If someone wants new music or to reminisce with songs that are a surprise, that will come from curated playlists through radio stations that are streaming at you through the car, the radio or the smart speaker in the office or home, rather than the set of songs you listen to regularly as your own private playlist on one of the streaming sites. They are 100% coexisting. As for podcasting, there’s more people listening to more audio and that’s how we’re able to have such a high percentage for radio, which for all audiences is still in the 90s percentile of people listening, and still have the growth of podcasts. There’s room for all in the more established markets.
What are the biggest challenges about working in radio today?
There’s a perception that radio isn’t new or cool tech, whereas actually we reach 76% of very young audiences to 90% of all. For the music industry, where are the levers you pull when it comes to streaming sites? You’re either going to have an algorithm that gets your song played or it’s not.
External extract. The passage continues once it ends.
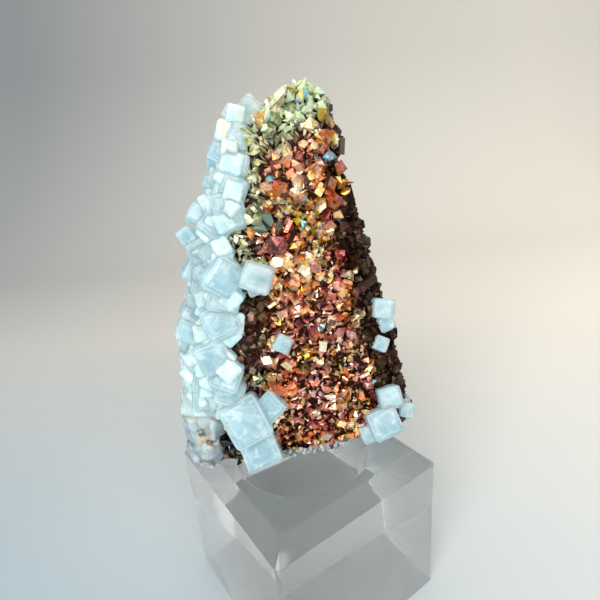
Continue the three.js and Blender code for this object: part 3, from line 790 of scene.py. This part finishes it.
def addBandCubes(skins, hearts, rng, between):  # those that face the viewer
    swing, sway = fluorite["swing"], fluorite["sway"]
    for s, z, size in bandCubes:
        middle, depth, halfWidth, halfDepth = sectionAt(z)
        isOutside = s < middle - halfWidth + 1
        t = depth - halfDepth * 0.45 if isOutside else surfaceT(s, z) - size * 0.12
        place = (s, t + float(np.interp(z, *fluorite["sunk"])), z)
        turn = between(-swing, swing)
        lean = leanAt(z) + between(-sway, sway)
        addGlassyCube(skins, hearts, rng, "soft", size, place, turn, lean, stainShare(s, z, rng) * 0.4)


def addEndCubes(skins, hearts, rng, between):
    end, squareness = fluorite["end"], stone["leftSquareness"]
    for row in range(end["rows"]):
        z = np.interp(row, (0, end["rows"] - 1), (end["low"], end["high"]))
        middle, depth, halfWidth, halfDepth = sectionAt(z)
        isNarrow = z > end["narrowAbove"]
        for across in end["across"]:
            t = min(across + between(-0.8, 0.8), depth + halfDepth * 0.8)
            bulge = 1 - abs((t - depth) / halfDepth) ** squareness
            s = middle - halfWidth * bulge ** (1 / squareness) - end["stepBack"][isNarrow]
            size = end["size"] * between(*end["sizes"]) * (end["narrower"] if isNarrow else 1)
            turn = between(-0.7, 0.7)
            addGlassyCube(skins, hearts, rng, "soft", size, (s, t, z), turn, between(-0.4, 0.4))


def addFillCubes(pile, rng):  # smaller cubes between the others
    fill, swing, sway = fluorite["fill"], fluorite["swing"], fluorite["sway"]
    for level in np.arange(fill["low"], fill["high"], fill["spacing"] * fluorite["rowPitch"]):
        for angle in evenAngles(level, fill["spacing"], rng):
            place, facing = skinPoint(level, angle, fill["swell"])
            if place.x > bandEdgeAt(level) - fill["inset"]:
                continue
            size = rng.uniform(*fill["size"])
            stain = stainShare(place.x, level, rng)
            lean = leanAt(level) + rng.uniform(-sway, sway)
            addCube(pile, rng, "plain", size, place, rng.uniform(-swing, swing), lean, stain)


def fluoriteBand(skins, hearts):
    rng = np.random.default_rng(fluorite["seed"])
    chance = seededFrom(fluorite["solidSeed"])

    def between(low, high):
        return low + (high - low) * next(chance)

    addBandCubes(skins, hearts, rng, between)
    addEndCubes(skins, hearts, rng, between)
    addBed(hearts, fluorite["bed"])
    addFillCubes(hearts, rng)


def singleFluorites(skins, hearts):
    rng = np.random.default_rng(fluorite["singleSeed"])
    for s, z, size, turn, proud in singleCubes:
        place = (s, surfaceT(s, z) - proud, z)
        addGlassyCube(skins, hearts, rng, "fine", size, place, math.radians(turn), leanAt(z))


def addGrain(pile, rng, size, place, stain=0.0):
    addCube(pile, rng, "grain", size, place, rng.uniform(-1.5, 1.5), rng.uniform(-1.5, 1.5), stain)


def sugaryFoot(finish):
    rng = np.random.default_rng(foot["seed"])
    pile = Pile("sugaryFoot")
    addBed(pile, foot["bed"])
    bareFrom, bareBefore, bareBelow = foot["bare"]
    for level in np.arange(foot["low"], foot["high"], foot["spacing"] * fluorite["rowPitch"]):
        for angle in evenAngles(level, foot["spacing"], rng):
            place, facing = skinPoint(level, angle, foot["swell"] + rng.uniform(*foot["jitter"]))
            isBare = place.x > bareFrom and place.y < bareBefore and level < bareBelow
            if isBare or place.x > bandEdgeAt(level) - foot["inset"]:
                continue
            size = rng.uniform(*foot["size"])
            addGrain(pile, rng, size, place, stainShare(place.x, level, rng))
    rim, corner = foot["rim"], foot["corner"]
    grains = [(s, rng.uniform(*rim["heights"])) for s in np.arange(*rim["along"])]
    grains += [(s, z) for s in corner["s"] for z in np.arange(*corner["z"])]
    for s, z in grains:
        addGrain(pile, rng, rng.uniform(*rim["size"]), (s, surfaceT(s, z) - rim["sink"], z))
    return pile.build(finish, "pyrite", foot["smoothBelow"])


def fluoriteFinish(name):
    look, white = fluorite["looks"][name], fluorite["white"]
    rough, edgeLight = look["roughness"], look["edgeLight"]
    f = Finish(
        name, IOR=1.434, Transmission_Weight=look["seeThrough"],
        Subsurface_Weight=1.0, Subsurface_Radius=(1.0, 1.4, 1.6), Subsurface_Scale=3 * mm,
        Emission_Color=look["pale"], Emission_Strength=look["paintedGlow"],  # painted glow: emission that lifts the shade, as if light came through from behind
    )
    veil = f.clip(f.speckle(2.4, 4, 0.6) + (f.stored("kind") - 0.5) * 0.12, 0.4, 0.6)
    colour = f.mix(veil, look["deep"], look["pale"])
    nest = f.stored("nest") + f.clip(f.speckle(1.5, 2), 0.3, 0.7, -0.09, 0.09)
    black, grey = (0, 0, 0), (0.5, 0.5, 0.5)  # a growth line inside each edge
    grown = f.ramp(nest, [(0, black), (0.58, black), (0.64, grey), (0.7, black), (1, black)])
    patches = f.clip(f.speckle(1.7, 3, 0.6), 0.56, 0.6)  # white flaws inside
    brighter = {0: grown * edgeLight, 1: patches * edgeLight * 0.7}
    colour = f.mix(f.node("ShaderNodeMath", {"operation": "MAXIMUM"}, brighter), colour, white)
    # painted highlight: each edge whitened
    colour = f.mix(f.clip(f.stored("nest"), 0.86, 0.97, 0, edgeLight), colour, white)
    spots = f.clip(f.speckle(0.9, 3), 0.45, 0.6) * f.stored("stain")
    f.feed(Base_Color=f.mix(spots, colour, fluorite["rustColour"]))
    f.feed(Roughness=f.clip(f.speckle(1.2, 3), 0.3, 0.7, rough, rough + 0.12))
    f.feed(Normal=f.bump(f.speckle(0.9, 3, 0.5) + f.speckle(2.2, 2), *fluorite["bump"]))
    return f


# The clear block

block = {
    "width": 40.0,
    "height": 37.5,
    "topChamfer": 3.2,
    "cornerChamfer": 0.7,
    "softEdge": 0.22,
    "sharpAbove": 24,  # degrees
    "dish": [(15.0, 0.0), (14.75, -0.3), (14.3, -0.8), (13.6, -1.15), (12.6, -1.3)],  # the lip
    "dishDepth": 3.2,
    "dishAround": 160,
    "dishSteps": 14,
    "looks": {"clearAcrylic": (0.04, 0.09), "sawnAcrylic": (0.55, 0.7)},  # roughness, clean and smeared
}


def blockCorners():
    half, high = block["width"] / 2, block["height"]
    chamfer, corner = block["topChamfer"], block["cornerChamfer"]
    corners = []
    for x in (-1, 1):
        for y in (-1, 1):
            for z in (0, high - chamfer):
                corners += [(x * half, y * (half - corner), z), (x * (half - corner), y * half, z)]
            corners.append((x * (half - chamfer), y * (half - chamfer), high))
    return corners


def cutDish(bm):  # in place of the block's top face
    around, steps, high, deep = (block[key] for key in ("dishAround", "dishSteps", "height", "dishDepth"))
    top = max(bm.faces, key=lambda face: face.calc_center_median().z * 1000 + face.calc_area())
    rim = list(top.edges)
    bm.faces.remove(top)
    profile = list(block["dish"])
    bowlRadius, bowlTop = profile[-1]
    for k in range(1, steps):  # the bowl below the lip
        share = 1 - k / steps
        profile.append((bowlRadius * share, -deep + (deep + bowlTop) * share ** 2))
    angles = np.arange(around) / around * 2 * math.pi
    rings = [[bm.verts.new((r * math.cos(a), r * math.sin(a), high + z)) for a in angles] for r, z in profile]
    lowest = bm.verts.new((0, 0, high - deep))
    for outer, inner in zip(rings, rings[1:]):
        for i in range(around):
            j = (i + 1) % around
            bm.faces.new((outer[i], outer[j], inner[j], inner[i]))
    for i in range(around):
        bm.faces.new((rings[-1][i], rings[-1][(i + 1) % around], lowest))
    lip = [bm.edges.get((rings[0][i], rings[0][(i + 1) % around])) for i in range(around)]
    bmesh.ops.triangle_fill(bm, edges=rim + lip, use_beauty=True, normal=(0, 0, 1))


def clearBlock(finish, baseFinish):
    bm = bmesh.new()
    points, faces = hullOf(blockCorners())
    verts = [bm.verts.new(p) for p in points]
    for face in faces:
        bm.faces.new([verts[i] for i in face])
    bmesh.ops.bevel(bm, geom=bm.edges[:], offset=block["softEdge"], segments=2, affect="EDGES", profile=0.6)
    cutDish(bm)
    bmesh.ops.recalc_face_normals(bm, faces=bm.faces)
    bmesh.ops.scale(bm, vec=(mm, mm, mm), verts=bm.verts)
    mesh = bpy.data.meshes.new("clearBlock")
    bm.to_mesh(mesh)
    bm.free()
    mesh.shade_smooth()
    mesh.set_sharp_from_angle(angle=math.radians(block["sharpAbove"]))
    mesh.materials.append(finish.material)
    mesh.materials.append(baseFinish.material)
    for face in mesh.polygons:
        face.material_index = 1 if face.normal.z < -0.9 else 0
    made = bpy.data.objects.new("clearBlock", mesh)
    bpy.context.collection.objects.link(made)
    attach(made, "root")
    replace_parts(made, "display_block")
    return made


def clearFinish(name):
    f = Finish(name, IOR=1.49, Transmission_Weight=1.0)
    f.feed(Base_Color=f.mix(f.clip(f.speckle(18), 0.4, 0.6), (0.97, 0.98, 0.96, 1), (0.99, 0.99, 0.98, 1)))
    f.feed(Roughness=f.clip(f.speckle(6, 3), 0.45, 0.7, *block["looks"][name]))
    return f


# Camera, floor and lights

view = {"place": (-44.71, -70.57, 104.96), "turn": (68.155, 4.465, -35.639), "lens": 28.2, "sensor": 36}
room = {
    "floorDrop": 0.05, "front": 600, "back": 520, "wallHigh": 700, "wide": 1600, "bend": 260, "bendSteps": 24,
    "turn": -34,  # square to the camera
    # painted light and shade on the floor and wall: grey at the far left, a warm pool of light at the far
    # right, a blue shadow near the left, all darker up the wall
    "farLeftShaded": ((0.46, 0.46, 0.45, 1), (0.34, 0.35, 0.35, 1)),  # on the floor and up the wall
    "farRightLit": ((1.0, 0.93, 0.80, 1), (0.84, 0.78, 0.68, 1)),
    "near": ((0.22, 0.34, 0.42, 1), (0.58, 0.61, 0.61, 1)),  # at the left and at the right
    "sky": (0.80, 0.84, 0.88, 1), "skyStrength": 0.6,
}
lamps = [  # name, place, aim, size, watts and colour
    ("windowLight", (-360, -220, 300), (0, 0, 70), 300, 2.2, (0.95, 0.98, 1.0)),
    ("frontLight", (-60, -480, 330), (0, 0, 70), 320, 1.2, (1.0, 0.97, 0.93)),
    ("warmLight", (330, -60, 260), (0, 0, 70), 200, 0.2, (1.0, 0.86, 0.68)),
    ("topLight", (20, 60, 480), (0, 0, 60), 300, 0.4, (1.0, 0.98, 0.95)),
]


def camera():
    data = bpy.data.cameras.new("camera")
    data.lens, data.sensor_width, data.clip_start = view["lens"], view["sensor"], 5 * mm
    made = bpy.data.objects.new("camera", data)
    made.location = Vector(view["place"]) * mm
    made.rotation_euler = [math.radians(a) for a in view["turn"]]
    bpy.context.collection.objects.link(made)
    bpy.context.scene.camera = made


def sweepFinish():  # painted light and shade: darker up the wall, grey at the far left, a warm pool of light at the far right and a blue shadow near the left
    f = Finish("paleSweepPaintedLight", Roughness=0.75)
    across, away, up = (f.node("ShaderNodeSeparateXYZ", {}, {0: f.place()}, out=axis) for axis in range(3))
    rise = f.clip(up, 0.0, 0.16)
    far = f.mix(f.clip(across, -0.28, 0.28), f.mix(rise, *room["farLeftShaded"]), f.mix(rise, *room["farRightLit"]))
    near = f.mix(f.clip(across, -0.09, 0.10), *room["near"])
    f.feed(Base_Color=f.mix(f.clip(away, -0.06, 0.14), near, far))
    return f


def sweep(finish):  # a pale floor that curves up into a wall
    back, bend, steps = room["back"], room["bend"], room["bendSteps"]
    outline = [(-room["front"], 0)]
    for k in range(steps + 1):
        a = k / steps * math.pi / 2
        outline.append((back - bend + math.sin(a) * bend, bend * (1 - math.cos(a))))
    outline.append((back, room["wallHigh"]))
    half, drop = room["wide"] / 2, room["floorDrop"]
    points = [(x * half * mm, y * mm, (z - drop) * mm) for y, z in outline for x in (-1, 1)]
    mesh = bpy.data.meshes.new("sweep")
    mesh.from_pydata(points, [], [(2 * k, 2 * k + 1, 2 * k + 3, 2 * k + 2) for k in range(len(outline) - 1)])
    mesh.shade_smooth()
    mesh.materials.append(finish.material)
    made = bpy.data.objects.new("sweep", mesh)
    made.rotation_euler.z = math.radians(room["turn"])
    bpy.context.collection.objects.link(made)
    made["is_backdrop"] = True


def lights():
    for name, place, aim, size, watts, colour in lamps:
        data = bpy.data.lights.new(name, "AREA")
        data.shape, data.size, data.energy, data.color = "DISK", size * mm, watts, colour
        made = bpy.data.objects.new(name, data)
        made.location = Vector(place) * mm
        made.rotation_euler = (Vector(aim) - Vector(place)).to_track_quat("-Z", "Y").to_euler()
        made.visible_transmission = False  # the lamps themselves don't show through the clear block
        bpy.context.collection.objects.link(made)
    world = bpy.data.worlds.new("room")
    world.use_nodes = True
    background = world.node_tree.nodes["Background"]
    background.inputs["Color"].default_value = room["sky"]
    background.inputs["Strength"].default_value = room["skyStrength"]
    bpy.context.scene.world = world
    bpy.context.scene.view_settings.view_transform = "Standard"
    bpy.context.scene.cycles.glossy_bounces = 10  # light turns many corners inside the clear block


print("camera, floor and lights")
camera()
sweep(sweepFinish())
lights()

print("clear block")
clearBlock(clearFinish("clearAcrylic"), clearFinish("sawnAcrylic"))  # polished, and sawn underneath

print("pyrite crust")
crust = pyriteCrust(pyriteFinish())
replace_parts(crust, "pyrite_specimen")

print("fluorite")
skins, hearts = Pile("fluoriteCubes"), Pile("fluoriteBand")
fluoriteBand(skins, hearts)
singleFluorites(skins, hearts)
icy, milky, sugary = (fluoriteFinish(name) for name in fluorite["looks"])
for pile, finish in ((skins, icy), (hearts, milky)):
    piece = pile.build(finish, "pyrite", fluorite["smoothBelow"])
    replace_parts(piece, "pyrite_specimen")
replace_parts(sugaryFoot(sugary), "pyrite_specimen")

[[list(corner) for corner in box] for box in (cadBox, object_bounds())]
print("done")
There’s no conversation. There’s no building of relationships like you do with the radio industry. When Ariana Grande comes to town, she can have a Live Lounge performance where she shows off her skill set, she can have an interview with someone about the craft of music and what she puts into it in the evening, and she can go into our breakfast show and have a game, which means that a new slew of audiences can see a different side to her, pick up that personality and become connected to who she is as a person, which is way more than what technology can bring with playing you tracks in a playlist.
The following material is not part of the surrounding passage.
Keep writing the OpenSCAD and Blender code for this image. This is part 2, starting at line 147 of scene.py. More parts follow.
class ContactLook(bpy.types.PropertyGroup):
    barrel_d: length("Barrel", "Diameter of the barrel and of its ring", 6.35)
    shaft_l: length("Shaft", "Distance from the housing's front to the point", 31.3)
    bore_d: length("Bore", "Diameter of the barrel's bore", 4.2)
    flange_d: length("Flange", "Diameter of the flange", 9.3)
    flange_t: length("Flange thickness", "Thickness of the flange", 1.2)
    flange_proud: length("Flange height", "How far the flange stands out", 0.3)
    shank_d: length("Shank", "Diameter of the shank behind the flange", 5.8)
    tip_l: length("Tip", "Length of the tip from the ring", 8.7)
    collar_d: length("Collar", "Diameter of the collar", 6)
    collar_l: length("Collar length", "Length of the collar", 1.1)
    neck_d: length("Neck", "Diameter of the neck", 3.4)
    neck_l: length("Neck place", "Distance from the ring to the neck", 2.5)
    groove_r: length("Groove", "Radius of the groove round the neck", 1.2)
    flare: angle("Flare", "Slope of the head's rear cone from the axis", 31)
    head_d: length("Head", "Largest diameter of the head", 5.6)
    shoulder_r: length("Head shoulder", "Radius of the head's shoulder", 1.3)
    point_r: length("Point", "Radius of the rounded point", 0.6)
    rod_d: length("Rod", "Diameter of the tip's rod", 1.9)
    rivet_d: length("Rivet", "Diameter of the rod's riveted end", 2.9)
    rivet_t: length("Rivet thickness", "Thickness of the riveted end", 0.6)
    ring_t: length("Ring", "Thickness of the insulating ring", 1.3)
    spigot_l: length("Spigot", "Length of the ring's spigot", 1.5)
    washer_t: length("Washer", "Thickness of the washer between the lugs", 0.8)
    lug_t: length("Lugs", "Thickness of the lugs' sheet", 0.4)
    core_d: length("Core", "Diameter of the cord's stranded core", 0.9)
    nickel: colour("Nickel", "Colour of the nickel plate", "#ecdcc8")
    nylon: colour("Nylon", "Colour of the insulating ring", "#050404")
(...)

How about the most exciting developments in the space that you’re working in?
Data is not all bad. When it comes to selecting music, you don’t want to replace the human, but when you want to know what audiences are into, data has been really insightful. With radio moving to digital, whether that’s smart-speaker apps or connected devices, we’re able to see what levers we can pull that make audiences listen for longer and consume us for more moments across the week.
It means that we’ve changed how we do things. For example, for Radio 1 in Ibiza in August, we broadcast 80 hours of dance, rather than a six-hour Ibiza performance night, because we’ve seen how to make audiences stay with us across the whole weekend. We repeated that two weeks later in Malta. For Reading Festival, we’ve extended how much coverage we do. Again, from audience insights about what it is they want from us, it’s given us a lot more insight into how to better serve audiences, and that’s happened in the last three, four years. I’ve been in radio for 26 years, and it’s really changed how targeted we can be in our broadcasting.
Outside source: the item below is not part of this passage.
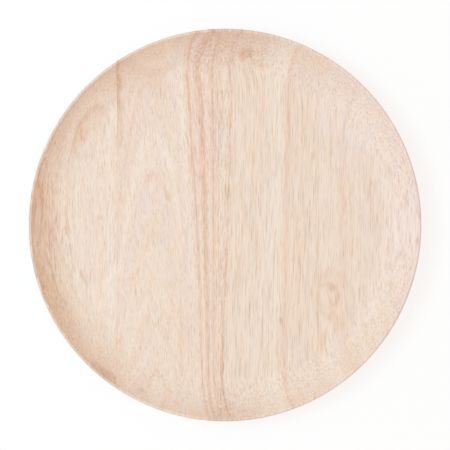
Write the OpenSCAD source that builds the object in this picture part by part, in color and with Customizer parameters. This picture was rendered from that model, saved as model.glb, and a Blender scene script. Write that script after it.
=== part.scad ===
// Turned wooden plate. A flat well sweeps up into a thin rounded lip, and the
// outside follows it down to a broad flat foot. The whole plate is one solid,
// turned about the z axis, and its foot stands on z = 0. All sizes are in mm.

/* [Plate] */
// Diameter over the lip
plate_d = 250; // [200:1:300]
// Height from the foot to the top of the lip
plate_h = 20; // [18:0.5:24]

/* [Well] */
// Thickness of the wood between the well's flat floor and the foot
floor_t = 7; // [6:0.5:8]
// Width of the inner sweep, from the edge of the flat floor to the plate's edge
rim_w = 28; // [27:0.5:34]

/* [Lip] */
// Thickness of the lip, which is fully rounded
lip_t = 2.25; // [2:0.25:4]

/* [Foot] */
// Width of the outer sweep, from the edge of the flat foot to the plate's edge
flare_w = 23; // [18:0.5:24]
// Angle between the table and the outside where it leaves the foot, in degrees
foot_angle = 20; // [14:1:22]

/* [Hidden] */
$fn = 180;

// Overlap between the lip's round and the sweeps, which makes each join one clean circle
join = 0.002;

// The lip's round: its radius, the radius the sweeps meet it at, and its centre as [radius, height]
lip_r = lip_t / 2;
meet_r = lip_r - join;
lip_c = [plate_d / 2 - lip_r, plate_h - lip_r];

// Inner sweep: one arc, tangent to the floor at the well's edge and to the lip
well_edge = [plate_d / 2 - rim_w, floor_t];
in_span = lip_c - well_edge;
in_r = (in_span * in_span - meet_r ^ 2) / (2 * (in_span[1] + meet_r));
in_c = well_edge + [0, in_r];

// Outer sweep: one arc, which leaves the foot's edge at foot_angle and is tangent to the lip
foot_edge = [plate_d / 2 - flare_w, 0];
out_span = lip_c - foot_edge;
out_normal = [-sin(foot_angle), cos(foot_angle)];
out_r = (out_span * out_span - meet_r ^ 2) / (2 * (out_span * out_normal - meet_r));
out_c = foot_edge + out_r * out_normal;

// A length that clears the section in every direction
clear = plate_d;

// The turned outside, filled: the slab over the foot and the disc whose edge is the outer sweep
module outside() {
    square([out_c[0], floor_t]);
    intersection() {
        translate(out_c) circle(r = out_r);
        square([clear, clear]);
    }
}

// What the gouge takes out of the inside: the flat well and the inner sweep
module inside() {
    translate([0, floor_t]) square([well_edge[0], clear]);
    translate(in_c) circle(r = in_r);
}

// Everything beyond the lip, bounded by the lines from its centre to where the sweeps meet it
module beyond_lip() {
    to_inner = (in_c - lip_c) / norm(in_c - lip_c);
    to_outer = (lip_c - out_c) / norm(lip_c - out_c);
    polygon([lip_c, lip_c + clear * to_inner, lip_c + [clear, clear], lip_c + clear * to_outer]);
}

// Half of the plate's section, with the radius along x and the height along y
module half_section() {
    difference() {
        outside();
        inside();
        beyond_lip();
    }
    translate(lip_c) circle(r = lip_r);
}

module plate() {
    color("#ecd9c6") rotate_extrude() half_section();
}

plate();
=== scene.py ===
"""A turned wooden plate, seen from straight above on a white studio floor.

The plate is one piece of pale rubberwood. Its blank was glued up from four
staves, so the figure of the wood changes at three straight glue lines. All
sizes are in millimetres unless a name says otherwise, in the frame of the
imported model: the foot stands on z = 0, the grain runs along +Y, and +Y is up
in the picture.
"""

import logging
import math
from dataclasses import dataclass, field
from enum import Enum
from typing import Any

import bmesh
import bpy
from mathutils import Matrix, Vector


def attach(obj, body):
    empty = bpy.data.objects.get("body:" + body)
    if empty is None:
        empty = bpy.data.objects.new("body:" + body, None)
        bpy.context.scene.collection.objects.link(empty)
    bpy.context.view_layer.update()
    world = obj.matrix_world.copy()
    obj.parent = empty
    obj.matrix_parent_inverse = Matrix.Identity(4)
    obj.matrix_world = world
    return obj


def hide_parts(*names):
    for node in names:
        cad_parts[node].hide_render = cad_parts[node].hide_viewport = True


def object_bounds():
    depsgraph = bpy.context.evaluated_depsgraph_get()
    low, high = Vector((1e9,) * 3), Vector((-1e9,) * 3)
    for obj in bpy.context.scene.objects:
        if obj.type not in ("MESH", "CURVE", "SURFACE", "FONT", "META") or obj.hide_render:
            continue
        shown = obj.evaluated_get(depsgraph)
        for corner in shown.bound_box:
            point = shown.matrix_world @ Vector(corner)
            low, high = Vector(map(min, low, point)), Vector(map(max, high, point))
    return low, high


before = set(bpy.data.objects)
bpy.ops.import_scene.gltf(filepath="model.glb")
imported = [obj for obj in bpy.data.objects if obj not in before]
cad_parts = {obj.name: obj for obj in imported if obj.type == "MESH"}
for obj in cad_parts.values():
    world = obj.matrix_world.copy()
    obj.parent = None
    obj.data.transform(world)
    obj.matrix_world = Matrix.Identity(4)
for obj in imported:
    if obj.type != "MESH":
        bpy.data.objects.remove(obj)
CAD_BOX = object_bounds()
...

What’s unique or special about British radio in particular?
In the U.K., you’ve got a very strong and healthy commercial radio market and you’ve got a very healthy license-funded public-service radio market. The two of them coexist really well. For Radio 1, because of the license fee, we’re able to do what’s healthiest for the music industry and take bets and artists at a very early stage and work with them, management and labels for the entire journey. Commercial radio then comes in once we’ve done the legwork and started getting traction to take those artists to other parts of the population that don’t consume the BBC. That symbiotic approach in the U.K. is extremely strong and is quite unique around the world. There’s only a few other markets that have that balance.
Here’s a final question for you: What does the future look like for BBC Radio 1 and its music strategy?
It’s about personalization and how far we can go with that. Our Sounds app is going to get better and better at serving BBC content that meets your needs. We have a second stream on BBC Sounds called Radio 1 Dance, and we’re working on a second brand extension. We have Radio 1Xtra as well. It’s about the BBC being able to meet more of your needs, no matter where you are, whether that’s audio, visual or social. We’re going to continue with that strategy and continue to work with the music industry, not just for playing songs in the U.K., but using our huge footprint around the world on YouTube and social media to create impact for all artists, but particularly U.K. artists.